A lot depends on the future of crude prices. If the coming winter is severe, the demand for heating could again push up the demand for petroleum products.

By Rohit Saran | Print Edition: November 2, 2006

How long ago was it when you paid less than Rs 30 for a litre of petrol? Right now, depending on where you live you are paying Rs 47 to Rs 54 for it. A litre of petrol was selling at Rs 29.33 in Delhi till as recently as January 15, 2003. That’s a price hike of about 65%. This when the Government absorbed about half the impact of the 130% spike in global crude prices in the past four years.

But now there are signs that retail price of petrol may come down. By October 3, crude prices had fallen by about 25% from their peak of $75.2 a barrel on August 8. If retail prices haven’t followed suit it is because they hadn’t risen as much as crude prices. Also, the refining and oil distribution companies that cushioned the impact of the spurt in prices must first recover their foregone profits.

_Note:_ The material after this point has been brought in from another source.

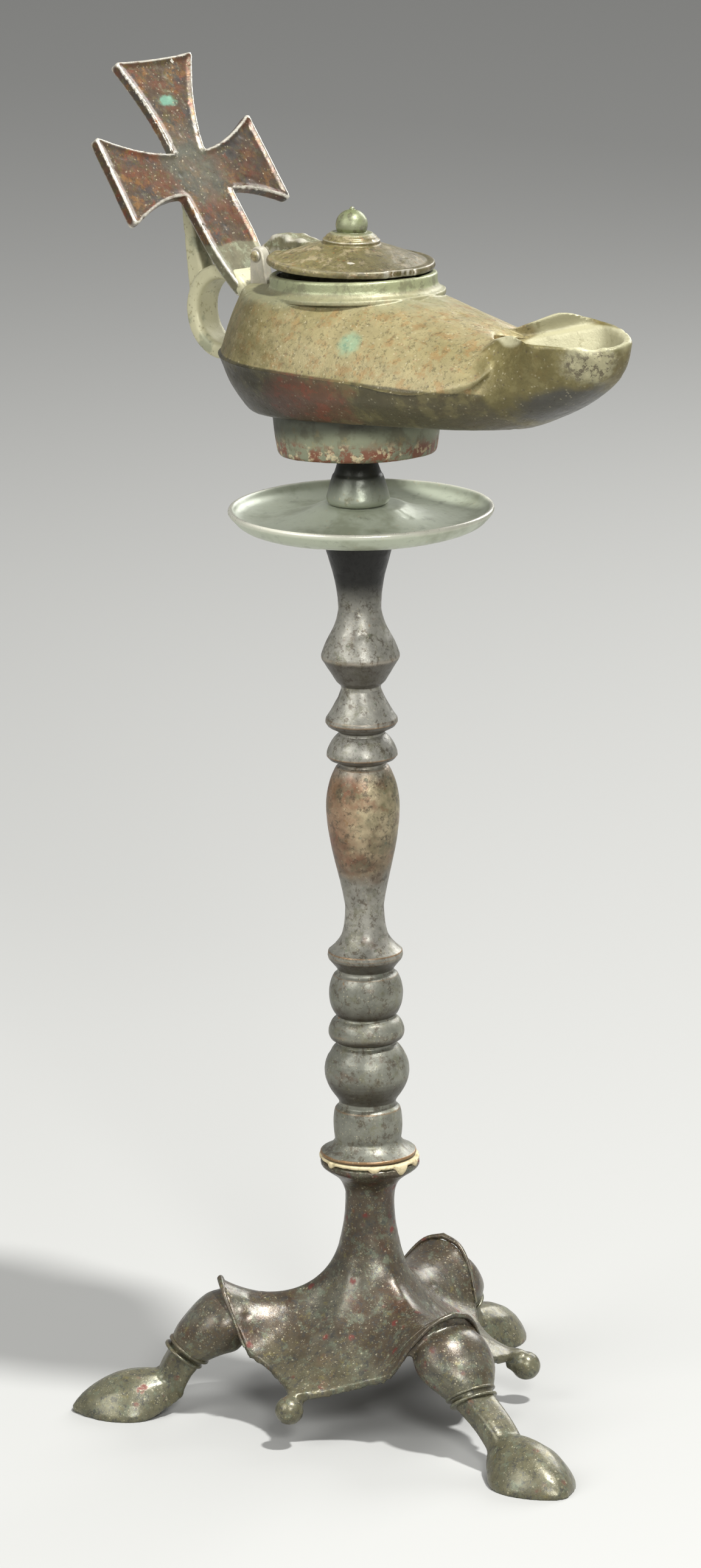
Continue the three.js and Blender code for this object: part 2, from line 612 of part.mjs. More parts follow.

A lot depends on the future of crude prices. If the coming winter is severe, the demand for heating could again push up the demand for petroleum products. But most forecasters predict stable crude prices in the next 3-4 months. If that holds, expect cuts in retail prices. That’s good news for the auto sector, where sales have zoomed despite fuel hikes.

Will oil companies be affected? Falling crude prices will fuel profits of downstream companies (HPCL, BPCL, Indian Oil) but upstream companies (ONGC) may remain lacklustre. If you want your pockets to remain warm, hope and pray that it does not get too cold this winter.